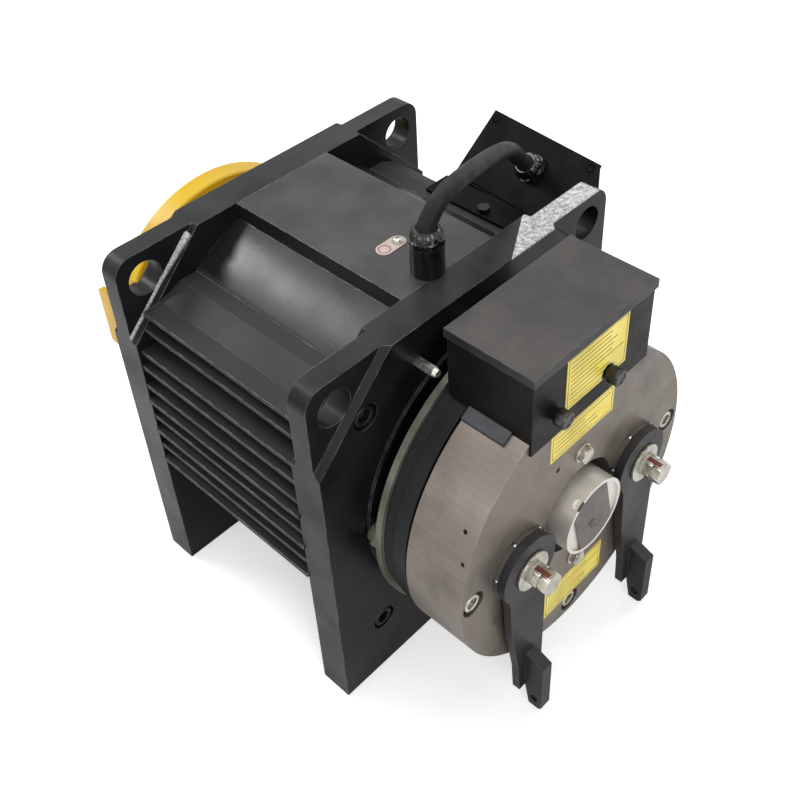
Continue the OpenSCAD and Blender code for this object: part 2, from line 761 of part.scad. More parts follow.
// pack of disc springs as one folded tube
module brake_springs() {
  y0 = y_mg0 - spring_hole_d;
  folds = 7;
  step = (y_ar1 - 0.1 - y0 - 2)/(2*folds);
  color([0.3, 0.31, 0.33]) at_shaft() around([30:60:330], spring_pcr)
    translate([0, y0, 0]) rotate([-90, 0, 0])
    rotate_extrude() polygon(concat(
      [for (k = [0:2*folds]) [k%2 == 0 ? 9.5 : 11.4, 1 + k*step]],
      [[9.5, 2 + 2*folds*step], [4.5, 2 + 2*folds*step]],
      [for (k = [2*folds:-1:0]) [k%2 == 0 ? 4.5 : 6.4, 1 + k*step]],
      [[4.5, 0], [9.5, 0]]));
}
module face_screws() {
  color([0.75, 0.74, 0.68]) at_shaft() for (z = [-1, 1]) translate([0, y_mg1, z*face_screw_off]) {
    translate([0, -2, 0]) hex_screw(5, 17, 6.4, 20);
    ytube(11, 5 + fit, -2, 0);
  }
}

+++

- GIVEN REQUEST:
Print again each line of the listing above, exactly as it appears.

- RESULT OF THE EXERCISE:
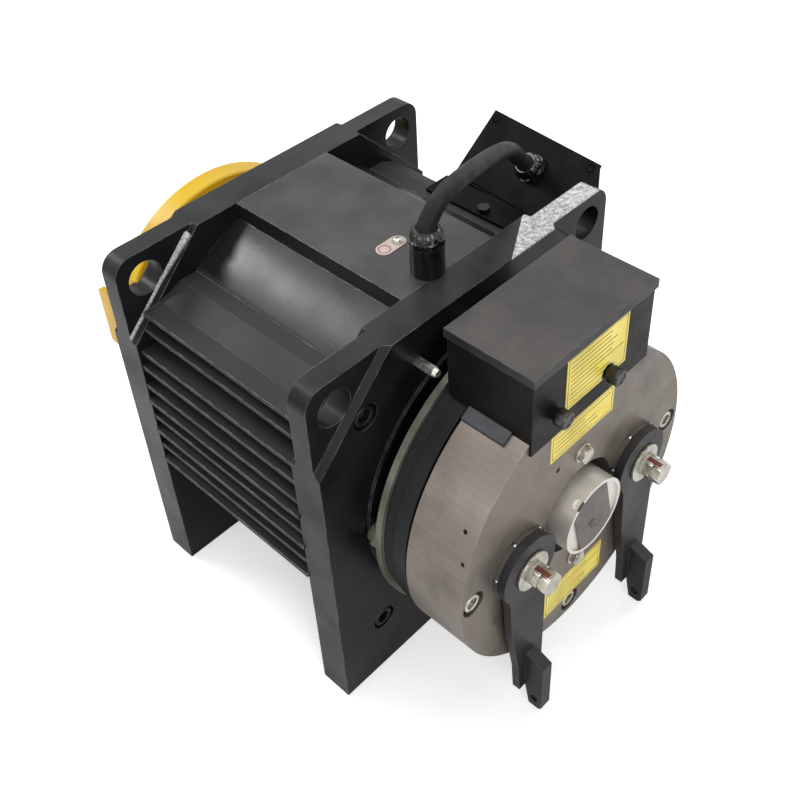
Continue the OpenSCAD and Blender code for this object: part 2, from line 761 of part.scad. More parts follow.
// pack of disc springs as one folded tube
module brake_springs() {
  y0 = y_mg0 - spring_hole_d;
  folds = 7;
  step = (y_ar1 - 0.1 - y0 - 2)/(2*folds);
  color([0.3, 0.31, 0.33]) at_shaft() around([30:60:330], spring_pcr)
    translate([0, y0, 0]) rotate([-90, 0, 0])
    rotate_extrude() polygon(concat(
      [for (k = [0:2*folds]) [k%2 == 0 ? 9.5 : 11.4, 1 + k*step]],
      [[9.5, 2 + 2*folds*step], [4.5, 2 + 2*folds*step]],
      [for (k = [2*folds:-1:0]) [k%2 == 0 ? 4.5 : 6.4, 1 + k*step]],
      [[4.5, 0], [9.5, 0]]));
}
module face_screws() {
  color([0.75, 0.74, 0.68]) at_shaft() for (z = [-1, 1]) translate([0, y_mg1, z*face_screw_off]) {
    translate([0, -2, 0]) hex_screw(5, 17, 6.4, 20);
    ytube(11, 5 + fit, -2, 0);
  }
}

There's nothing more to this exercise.